Y hasta en el aire se huele que algo se avecina.
Es raro de explicar, como un presentimiento, una suerte de pacto entre las nubes y yo.
El cielo va cambiando de color y adopta tonalidades de azules grisáceos tan profundos que te dan ganas de sumergirte en ellos como si fueran un mullido colchón esperando que saltes en él.
¡Y el ruido que hace golpeando los techos! ¡Y la manera en que las gotitas quedan pegadas a mi ventana! Suena infantil, y probablemente lo sea, pero me maravilla, y hasta me cambia el ánimo cuando el cielo llora.
La lluvia tiene una mística alrededor, que no sé de dónde sale, porque nadie me la inculcó, simplemente me atrapa y me fascina como el encantador a su serpiente.

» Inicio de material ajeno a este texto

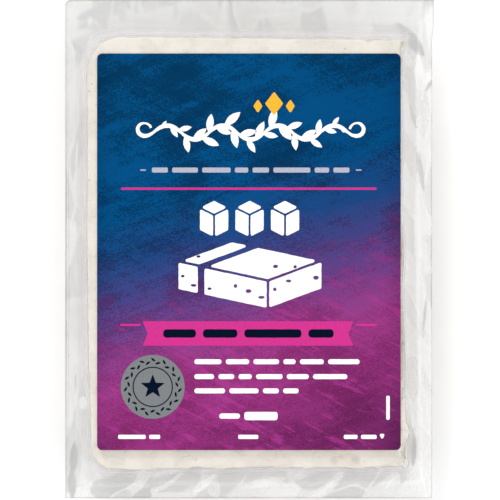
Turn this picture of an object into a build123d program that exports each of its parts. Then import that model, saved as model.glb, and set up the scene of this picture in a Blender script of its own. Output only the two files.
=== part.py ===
"""A vacuum pack of feta: one slab of cheese, sealed into a clear film pouch with a flat
seal all round, and a printed label stuck on the film over the slab's upper face.

The pack lies on its back. +X is across it, +Y is towards its head and +Z is up. The
origin is on the surface it lies on, under the middle of the seal's outline.
"""

import os
from math import atan2, degrees, pi, sin

from build123d import *

# Slab, in millimetres. It was cut from a larger moulded loaf: the -X side and its two
# corners are the loaf's own, and the +X side is the cut, which runs a little uneven.
block_width = 73.5
block_length = 98.9
block_thickness = 20.0
head_corner_radius = 8.2  # moulded corner at the head
foot_corner_radius = 4.6  # moulded corner at the foot
cut_corner_radius = 0.6
edge_radius = 0.5  # top and bottom edges
moulded_lean = 1.3  # how far the moulded side draws in towards the foot
cut_lean = 1.3  # how far the cut side draws in towards the head
head_fall = 0.8  # how far the head end drops towards the cut side
foot_rise = 0.5  # how far the foot end rises towards the cut side
ripple_height = 0.28  # half height of the cut side's long ripple
ripple_pitch = 22.0

# Film pouch: an upper and a lower web of film, shrunk on to the slab and sealed to each
# other in a flat rim that stands out at about half height.
film_thickness = 0.15
seal_height = 9.8  # of the plane where the two webs meet
sweep_radius = 3.2  # where a web sweeps off the slab's sides into the rim
margin_moulded = 5.2  # rim beyond the slab on each side, from the slab to the pack's edge
margin_cut = 6.3
margin_head = 8.9
margin_foot = 7.2
clipped_corner_radius = 1.3  # the one rounded corner of the rim
sharp_corner_radius = 0.3
trim_step = 0.4  # the cut side's edge steps in by this below the head
trim_step_start = 5.5  # from the head
trim_step_run = 4.0

# Label, stuck on the film over the slab's upper face. Its foot edge is free and lifts.
label_thickness = 0.12
label_inset_moulded = 2.5  # strip of cheese left showing on each side
label_inset_cut = 1.7
label_inset_head = 4.0
label_inset_foot = 4.4
label_corner_radius = 1.2
peel_run = 4.0  # length of the free foot edge
peel_lift = 0.9

pack_width = block_width + margin_moulded + margin_cut
pack_length = block_length + margin_head + margin_foot
block_left = margin_moulded - pack_width / 2
block_right = block_left + block_width
block_head = pack_length / 2 - margin_head
block_foot = block_head - block_length
pouch_height = block_thickness + 2 * film_thickness

UPPER, LOWER = 1, -1  # which way a web bulges from the seal


def cut_side_points(grow):
    """Points along the cut side, from foot to head, a few to each wave of its ripple."""
    waves = block_length / ripple_pitch
    spans = 3 * round(waves)
    points = []
    for i in range(spans + 1):
        share = i / spans
        ripple = ripple_height * sin(pi * share) * (sin(2 * pi * waves * share) - 1)
        x = block_right - cut_lean * share * (2 - share) + ripple
        y = block_foot + foot_rise + (block_length - head_fall - foot_rise) * share
        points.append((x + grow, y + grow * (2 * share - 1)))
    return points


def block_plan(grow=0.0):
    """The slab's outline in plan, grown outwards by grow."""
    cut_points = cut_side_points(grow)
    with BuildSketch() as plan:
        with BuildLine():
            Spline(cut_points)
            Polyline(
                cut_points[-1],
                (block_left - grow, block_head + grow),
                (block_left + moulded_lean - grow, block_foot - grow),
                cut_points[0],
            )
        make_face()
        moulded_foot, moulded_head = plan.vertices().sort_by(Axis.X)[:2].sort_by(Axis.Y)
        moulded_corners = ((moulded_head, head_corner_radius), (moulded_foot, foot_corner_radius))
        for corner, radius in moulded_corners:
            fillet(plan.vertices().sort_by_distance(corner)[0], radius=radius + grow)
        fillet(plan.vertices().sort_by(Axis.X)[-2:], radius=cut_corner_radius + grow)
    return plan.sketch


def seal_plan():
    """The pack's outline: the rim's cut edge, with its one rounded corner and its step."""
    side, head = pack_width / 2, pack_length / 2
    with BuildSketch() as plan:
        with BuildLine():
            Polyline(
                (-side, head),
                (-side, -head),
                (side - trim_step, -head),
                (side - trim_step, head - trim_step_start - trim_step_run),
                (side, head - trim_step_start),
                (side, head),
                close=True,
            )
        make_face()
        by_length = plan.vertices().group_by(Axis.Y)
        clipped_corner, sharp_corner = by_length[-1].sort_by(Axis.X)
        fillet(clipped_corner, radius=clipped_corner_radius)
        fillet([sharp_corner, *by_length[0]], radius=sharp_corner_radius)
    return plan.sketch


def shrunk_form(side, grow):
    """The solid that a web is drawn over, on one side of the seal, grown outwards by grow."""
    reach = pouch_height - seal_height if side == UPPER else seal_height
    with BuildPart() as form:
        with BuildSketch(Plane.XY.offset(seal_height + side * grow)):
            add(seal_plan())
        extrude(amount=-side * (1 + grow))
        with BuildSketch(Plane.XY.offset(seal_height)):
            add(block_plan(grow))
        extrude(amount=side * (reach - film_thickness + grow))
        crown = form.faces().sort_by(Axis.Z)[-1 if side == UPPER else 0]
        fillet(crown.edges(), radius=edge_radius + grow)
        rim = form.faces().filter_by(lambda face: face.inner_wires()).sort_by(Axis.Z)[0]
        fillet(rim.inner_wires()[0].edges(), radius=sweep_radius + film_thickness - grow)
    return form.part


with BuildPart() as feta_block:
    with BuildSketch(Plane.XY.offset(film_thickness)):
        add(block_plan())
    extrude(amount=block_thickness)
    levels = feta_block.faces().sort_by(Axis.Z)
    fillet(levels[0].edges() + levels[-1].edges(), radius=edge_radius)

with BuildPart() as upper_web:
    add(shrunk_form(UPPER, film_thickness))
    add(shrunk_form(UPPER, 0), mode=Mode.SUBTRACT)
    split(bisect_by=Plane.XY.offset(seal_height), keep=Keep.TOP)

with BuildPart() as lower_web:
    add(shrunk_form(LOWER, film_thickness))
    add(shrunk_form(LOWER, 0), mode=Mode.SUBTRACT)
    split(bisect_by=Plane.XY.offset(seal_height), keep=Keep.BOTTOM)

label_left = block_left + label_inset_moulded
label_right = block_right - label_inset_cut
label_head = block_head - label_inset_head
label_foot = block_foot + label_inset_foot
peel_angle = 2 * atan2(peel_lift, peel_run)
peel_radius = peel_run / sin(peel_angle)

with BuildPart() as label:
    with BuildSketch(Plane.YZ.offset(label_left)):
        with BuildLine():
            stuck_under = Line((label_head, pouch_height), (label_foot + peel_run, pouch_height))
            free_under = JernArc(stuck_under @ 1, (-1, 0), peel_radius, -degrees(peel_angle))
            stuck_over = Line(
                stuck_under @ 0 + Vector(0, label_thickness),
                stuck_under @ 1 + Vector(0, label_thickness),
            )
            free_over = JernArc(stuck_over @ 1, (-1, 0), peel_radius - label_thickness, -degrees(peel_angle))
            Line(stuck_under @ 0, stuck_over @ 0)
            Line(free_under @ 1, free_over @ 1)
        make_face()
    extrude(amount=label_right - label_left)
    with BuildSketch(Plane.XY.offset(pouch_height)):
        with Locations(((label_left + label_right) / 2, (label_head + label_foot) / 2)):
            RectangleRounded(label_right - label_left, label_head - label_foot, label_corner_radius)
    extrude(amount=peel_lift + 2 * label_thickness, mode=Mode.INTERSECT)

pieces = {"feta_block": feta_block, "upper_web": upper_web, "lower_web": lower_web, "label": label}
os.makedirs("parts", exist_ok=True)
for name, piece in pieces.items():
    piece.part.label = name
    export_step(piece.part, f"parts/{name}.step")
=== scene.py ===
from math import cos, pi, radians, sin, tau

import bpy
import numpy as np
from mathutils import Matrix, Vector, noise


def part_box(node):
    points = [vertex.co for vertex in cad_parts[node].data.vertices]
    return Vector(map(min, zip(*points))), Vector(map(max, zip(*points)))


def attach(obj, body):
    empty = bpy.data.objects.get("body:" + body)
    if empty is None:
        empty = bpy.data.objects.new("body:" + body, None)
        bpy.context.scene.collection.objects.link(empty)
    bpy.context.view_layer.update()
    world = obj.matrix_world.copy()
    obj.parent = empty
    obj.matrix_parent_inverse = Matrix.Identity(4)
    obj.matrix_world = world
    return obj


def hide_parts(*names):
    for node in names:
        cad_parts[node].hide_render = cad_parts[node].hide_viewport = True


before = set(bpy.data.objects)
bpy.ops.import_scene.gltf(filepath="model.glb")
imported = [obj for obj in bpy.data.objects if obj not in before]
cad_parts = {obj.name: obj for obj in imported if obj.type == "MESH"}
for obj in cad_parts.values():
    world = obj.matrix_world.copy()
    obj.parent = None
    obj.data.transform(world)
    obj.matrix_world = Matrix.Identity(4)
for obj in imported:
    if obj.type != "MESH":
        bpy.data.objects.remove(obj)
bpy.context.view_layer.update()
mm = 0.001


# ---------------------------------------------------------------------------------------
# The slab. Close-grained white brined curd, cut from a larger moulded loaf. Its -X side
# and two corners are the mould's own, and its +X side is the cut, which has crumbled.
class Wire:
    """What a node gives. Sums and products of wires and numbers add Math nodes."""

    def __init__(self, net, socket):
        self.net, self.socket = net, socket

    def math(self, operation, *others):
        inputs = dict(enumerate((self, *others)))
        return self.net.node("ShaderNodeMath", {"operation": operation}, inputs)

    def __add__(self, other):
        return self.math("ADD", other)

    def __mul__(self, other):
        return self.math("MULTIPLY", other)

    def __sub__(self, other):
        return self.math("SUBTRACT", other)

    def __rsub__(self, other):
        return (self * -1) + other

    def __truediv__(self, other):
        return self.math("DIVIDE", other)

    def __pow__(self, other):
        return self.math("POWER", other)

    def __rtruediv__(self, other):
        return self.net.node("ShaderNodeMath", {"operation": "DIVIDE"}, {0: other, 1: self})

    __radd__, __rmul__ = __add__, __mul__

    def axis(self, letter):
        """A vector's X, Y or Z."""
        return self.net.node("ShaderNodeSeparateXYZ", None, {0: self}, letter)

    def vector(self, operation, other):
        """Vector maths on this vector and another, or a number to scale it by."""
        inputs = {0: self, "Scale" if operation == "SCALE" else 1: other}
        output = "Value" if operation == "DISTANCE" else "Vector"
        return self.net.node("ShaderNodeVectorMath", {"operation": operation}, inputs, output)

    def ramp(self, low, high, to_low=0.0, to_high=1.0):
        """Eased from to_low where this is low, to to_high where it is high."""
        inputs = {"Value": self, 1: low, 2: high, 3: to_low, 4: to_high}
        return self.net.node("ShaderNodeMapRange", {"interpolation_type": "SMOOTHSTEP"}, inputs)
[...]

¿Será quizás porque tiene fama de purificadora? ¿Será que representa los deseos que tiene uno a veces de lavar sus heridas y dar un empujoncito a las cosas que queremos borrar de nuestro presente?
¿O será simplemente porque supone un acontecimiento singular que interrumpe tu día sin poder hacer nada? Porque nadie puede controlarla, contenerla, atrasarla, impedirle que caiga.
Es ella y sus ganas de existir.
Aunque ella no sabe que existe.
O quizás sí.
Hay que prestar atención a sus susurros.